If Mary Stuart’s ending leaves us cynical about the ethics of poorly exercised power, Lloyd’s production nonetheless offers moments of brilliant abandon and hope in the most unlikely moments and places. In the second-act opener, as one of Mary’s many male confidants promises they’ve figured out how to stage her escape, she finds herself outside her tower for the first time in years. She and her nurse, standing in a courtyard, get caught in a downpour, represented by water cascading from the flies and covering the stage floor with lush pools of rain.

McTeer raises her face to the “rain,” reveling in its sensuality as it drenches her clothes and skin. Her fabulous commitment to the moment lets the audience feel her wondrous freedom; you can almost sense the freshness of the air and the cleansing effects of the water as Mary absorbs it with physical and spiritual hunger.

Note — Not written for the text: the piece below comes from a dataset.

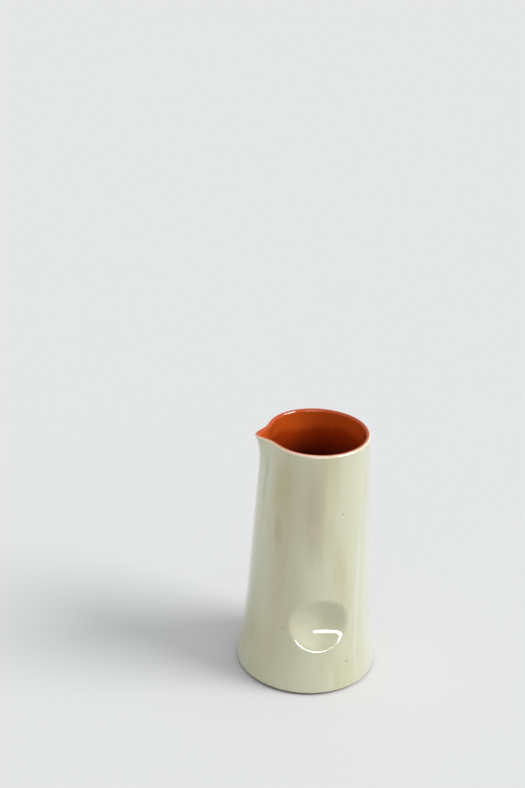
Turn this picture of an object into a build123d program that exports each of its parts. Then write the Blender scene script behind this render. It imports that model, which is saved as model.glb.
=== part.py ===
"""A handleless earthenware pitcher: a tapered clay wall with a pulled spout and a pressed thumb
dimple, luted to a round clay floor. A pale glaze coats the outside, an amber one lines the
inside, and a thin glaze band caps the lip.

Frame: millimetres, +Z up, origin on the table under the axis of the body. The spout points
along -X and the thumb dimple faces -Y.
"""

from build123d import *

import os
from math import cos, exp, hypot, pi, radians, sin

# Body, measured on the outside of the glaze
height = 210.0
lip_radius = 42.65
cone_foot_radius = 54.3  # where the straight cone would meet the table
flare_depth = 3.4  # extra radius of the flared foot
flare_height = 27.0
foot_round = 3.8

# Clay and glaze thickness
glaze = 0.45
lip_wall = 3.0
body_wall = 4.9
wall_growth = 30.0  # depth below the lip over which the wall thickens
floor_top = 7.0
floor_recess = 1.2  # how far the underside of the floor stands off the table
inner_round = 6.0  # cove between wall and floor

# Spout, a beak between two flattened flanks
spout_reach = 0.225  # share of the radius
spout_half_angle = radians(13.4)
spout_fade = 17.9  # depth below the lip
flank_press = 0.075
flank_half_angle = radians(45)
flank_fade = 34.0

# Thumb dimple, pressed by a round-faced tool
dimple_height = 63.0
dimple_depth = 10.5
dimple_upright_radius = 28.5
dimple_level_radius = 54.0
dimple_edge_round = 7.0

# Edges and joints
lip_line = 208.0  # above this the glaze band caps the lip
lip_round = 1.6
bare_foot = 2.2  # unglazed height above the table
joint_radius = 44.0  # where the floor disc is luted into the wall
joint_chamfer = 0.6

# Loft sections
section_points = 48
section_crowding = 0.55  # draws section points towards the spout
section_heights = [8, 16, 26, 38, 60, 90, 120, 140, 158, 172, 183, 192, 199, 204, 207.5]
tangent_step = 1e-4  # radians
lip_sections = 4  # steps of the loft round the quarter circle of the lip
overshoot = 1.0  # how far a cutter runs past the face it opens


def body_radius(z):
    """Radius of the body without its spout: a cone with a flared foot."""
    cone = lip_radius + (cone_foot_radius - lip_radius) * (height - z) / height
    return cone + flare_depth * exp(-((z / flare_height) ** 2))


def plan_point(angle, z):
    """A point on the outside of the glaze, at an angle from the spout."""
    depth = height - z
    turn = (angle + pi) % (2 * pi) - pi
    beak = spout_reach * exp(-depth / spout_fade) * exp(-((turn / spout_half_angle) ** 2))
    flank = flank_press * exp(-((depth / flank_fade) ** 2)) * exp(-((turn / flank_half_angle) ** 2))
    radius = body_radius(z) * (1 + beak - flank)
    return -radius * cos(turn), -radius * sin(turn)


def inset_point(angle, z, inset):
    """The plan point moved inwards, square to the section's outline."""
    x, y = plan_point(angle, z)
    x_before, y_before = plan_point(angle - tangent_step, z)
    x_after, y_after = plan_point(angle + tangent_step, z)
    along_x = x_after - x_before
    along_y = y_after - y_before
    length = hypot(along_x, along_y)
    return Vector(x - inset * along_y / length, y + inset * along_x / length)


def section_edge(z, inset):
    """One closed level section. All sections share their knots, which keeps the loft light."""
    turns = [-pi + 2 * pi * k / section_points for k in range(section_points)]
    angles = [turn - section_crowding * sin(turn) for turn in turns]
    return Edge.make_spline(
        [inset_point(angle, z, inset) for angle in angles],
        periodic=True,
        parameters=[k / section_points for k in range(section_points + 1)],
    )


def stack(levels, insets):
    """A loft through level sections of the body, each moved in by its own inset."""
    edges = [section_edge(z, inset) for z, inset in zip(levels, insets)]
    with BuildPart() as solid:
        for z, edge in zip(levels, edges):
            with BuildSketch(Plane.XY.offset(z)):
                with BuildLine():
                    add(edge)
                make_face()
        loft()
    return solid.part


def thumb_press(growth):
    """The pressing tool, grown outwards: round both ways, with a wider curve around the body."""
    upright = dimple_upright_radius + growth
    level = dimple_level_radius + growth
    axis_y = dimple_depth - body_radius(dimple_height) - dimple_level_radius
    half_height = (upright**2 - (level - upright) ** 2) ** 0.5
    with BuildPart() as tool:
        with BuildSketch(Plane(origin=(0, axis_y, dimple_height), x_dir=(1, 0, 0), z_dir=(0, -1, 0))):
            with BuildLine():
                ThreePointArc((0, -half_height), (level, 0), (0, half_height))
                Line((0, half_height), (0, -half_height))
            make_face()
        revolve(axis=Axis((0, axis_y, 0), (0, 0, 1)))
    return tool.part


def pressed_body(inset, growth, bottom, top, bottom_round):
    """The body below the lip, with its bottom edge rounded and the thumb dimple pressed in."""
    levels = [bottom, *(z for z in section_heights if bottom < z < top), top]
    body = stack(levels, [inset(z) for z in levels])
    tool = thumb_press(growth)
    with BuildPart() as solid:
        add(body)
        fillet(solid.edges().group_by(Axis.Z)[0], bottom_round)
        add(tool, mode=Mode.SUBTRACT)
        dimple = solid.faces().sort_by_distance((0, -body_radius(dimple_height), dimple_height))[0]
        fillet(dimple.edges(), dimple_edge_round - growth)
    return solid.part


def lip_ring(outside, inside, top, edge_round):
    """The top of the wall above the lip line, a ring whose two upper edges are quarter circles."""
    turns = [pi / 2 * k / lip_sections for k in range(lip_sections + 1)]
    levels = [lip_line, *(top - edge_round * (1 - sin(turn)) for turn in turns)]
    retreats = [0, *(edge_round * (1 - cos(turn)) for turn in turns)]
    block = stack(levels, [outside(z) + retreat for z, retreat in zip(levels, retreats)])
    hole = stack(levels, [inside(z) - retreat for z, retreat in zip(levels, retreats)])
    with BuildPart() as ring:
        add(block)
        add(hole, mode=Mode.SUBTRACT)
    return ring.part


def glaze_outside(z):
    """Inset of the glazed outside, which is the outline itself."""
    return 0.0


def clay_outside(z):
    """Inset of the bare clay outside."""
    return glaze


def clay_inside(z):
    """Inset of the bare clay inside: a thin lip that thickens a little way down."""
    growth = 1 - exp(-(((height - z) / wall_growth) ** 2))
    return glaze + lip_wall + (body_wall - lip_wall) * growth


def glaze_inside(z):
    """Inset of the glazed inside."""
    return clay_inside(z) + glaze


def finish(part, name):
    """Labels a piece and writes it to its own STEP file."""
    part.label = name
    export_step(part, f"parts/{name}.step")


os.makedirs("parts", exist_ok=True)

# Nested forms, from the outside of the glaze to its inside
clay_depth = glaze + body_wall
hollow_top = lip_line + overshoot
glazed_form = pressed_body(glaze_outside, 0, 0, lip_line, foot_round)
clay_form = pressed_body(clay_outside, glaze, 0, lip_line, foot_round - glaze)
clay_hollow = pressed_body(clay_inside, clay_depth, floor_top, hollow_top, inner_round + glaze)
glazed_hollow = pressed_body(
    glaze_inside, clay_depth + glaze, floor_top + glaze, hollow_top, inner_round
)

# The glaze band over the lip
clay_lip = lip_ring(clay_outside, clay_inside, height - glaze, lip_round - glaze)
glazed_lip = lip_ring(glaze_outside, glaze_inside, height, lip_round)
with BuildPart() as lip_glaze:
    add(glazed_lip)
    add(clay_lip, mode=Mode.SUBTRACT)
finish(lip_glaze.part, "lip_glaze")

# The glaze below the lip, one coat on either side of the wall
with BuildPart() as outer_glaze:
    add(glazed_form)
    add(clay_form, mode=Mode.SUBTRACT)
    split(bisect_by=Plane.XY.offset(bare_foot), keep=Keep.TOP)
finish(outer_glaze.part, "outer_glaze")

with BuildPart() as inner_glaze:
    add(clay_hollow)
    add(glazed_hollow, mode=Mode.SUBTRACT)
    split(bisect_by=Plane.XY.offset(lip_line), keep=Keep.BOTTOM)
finish(inner_glaze.part, "inner_glaze")

# Clay: the floor disc stands clear of the table and is luted into the wall
with BuildPart() as clay_floor:
    with Locations((0, 0, floor_recess)):
        Cylinder(
            joint_radius,
            floor_top - floor_recess,
            align=(Align.CENTER, Align.CENTER, Align.MIN),
        )
    chamfer(clay_floor.edges().group_by(Axis.Z)[0], joint_chamfer)
finish(clay_floor.part, "clay_floor")

with BuildPart() as clay_wall:
    add(clay_form)
    add(clay_hollow, mode=Mode.SUBTRACT)
    add(clay_lip)
    Cylinder(
        joint_radius,
        floor_top + overshoot,
        align=(Align.CENTER, Align.CENTER, Align.MIN),
        mode=Mode.SUBTRACT,
    )
    foot_ring = clay_wall.faces().sort_by(Axis.Z)[0]
    chamfer(foot_ring.edges().sort_by(SortBy.LENGTH)[0], joint_chamfer)
finish(clay_wall.part, "clay_wall")
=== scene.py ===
# %% [markdown]
# # A handleless pitcher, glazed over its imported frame
#
# The real pitcher is one fired clay body that was thrown round, pulled out into a spout and
# pressed in with a thumb. A pale grey-green glaze covers the outside, a glossy amber one lines
# the inside, and the two meet in a thin peach line over the lip. Below a wavering edge near the
# table the clay stays bare.
#
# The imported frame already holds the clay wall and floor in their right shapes, so they stay and
# only get a clay finish. The three glaze coats are made again here as numpy surfaces, because a
# real coat is never as even as a drafted one: it ripples over the throwing marks, creeps at the
# foot and thins over the lip.

import bpy
import numpy as np
from mathutils import Matrix, Vector


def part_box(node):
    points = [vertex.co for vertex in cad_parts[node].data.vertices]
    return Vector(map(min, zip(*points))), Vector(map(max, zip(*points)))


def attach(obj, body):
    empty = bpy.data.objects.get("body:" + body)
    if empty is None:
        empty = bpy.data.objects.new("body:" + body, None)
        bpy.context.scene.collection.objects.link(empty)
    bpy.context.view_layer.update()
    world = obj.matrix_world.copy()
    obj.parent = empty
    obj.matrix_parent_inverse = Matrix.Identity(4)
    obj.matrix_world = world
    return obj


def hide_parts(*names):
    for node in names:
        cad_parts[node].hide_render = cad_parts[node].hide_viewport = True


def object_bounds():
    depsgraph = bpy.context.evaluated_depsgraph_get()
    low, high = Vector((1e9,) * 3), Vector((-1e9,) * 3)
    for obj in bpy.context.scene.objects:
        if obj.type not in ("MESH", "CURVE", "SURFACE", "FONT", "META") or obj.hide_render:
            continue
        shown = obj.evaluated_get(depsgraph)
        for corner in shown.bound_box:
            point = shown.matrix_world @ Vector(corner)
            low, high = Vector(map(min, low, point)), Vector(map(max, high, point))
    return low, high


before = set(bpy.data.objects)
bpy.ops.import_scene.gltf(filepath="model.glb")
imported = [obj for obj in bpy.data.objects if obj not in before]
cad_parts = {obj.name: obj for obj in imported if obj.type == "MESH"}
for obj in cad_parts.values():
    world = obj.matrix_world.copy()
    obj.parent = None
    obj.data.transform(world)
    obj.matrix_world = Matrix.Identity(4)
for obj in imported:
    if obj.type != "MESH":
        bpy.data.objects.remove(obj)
cad_low, cad_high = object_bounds()
print("frame box", tuple(cad_low), tuple(cad_high))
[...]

This moment continues to stick with me days after I saw the production (5-2-09), turning my memory of a play about one queen executed by another into an image of freedom from the cruelties of history and the impossible contradictions of female gender and power.

McTeer and Walter say that audiences have been so convinced that the two actors hate one another, they stage their curtain call to represent their mutual affection. After they take their separate bows, they put their arms around one another in a warm embrace and exit the stage holding hands.

Both women have been nominated for Tony Awards, and will compete in the June ceremony. But the Times reports that McTeer and Walters don’t care about the outcome, and are already chatting about what they’ll wear to the awards show. It’s not who wins, they agree—it’s how much they enjoy playing the game Mary Stuart so generously provides them as women.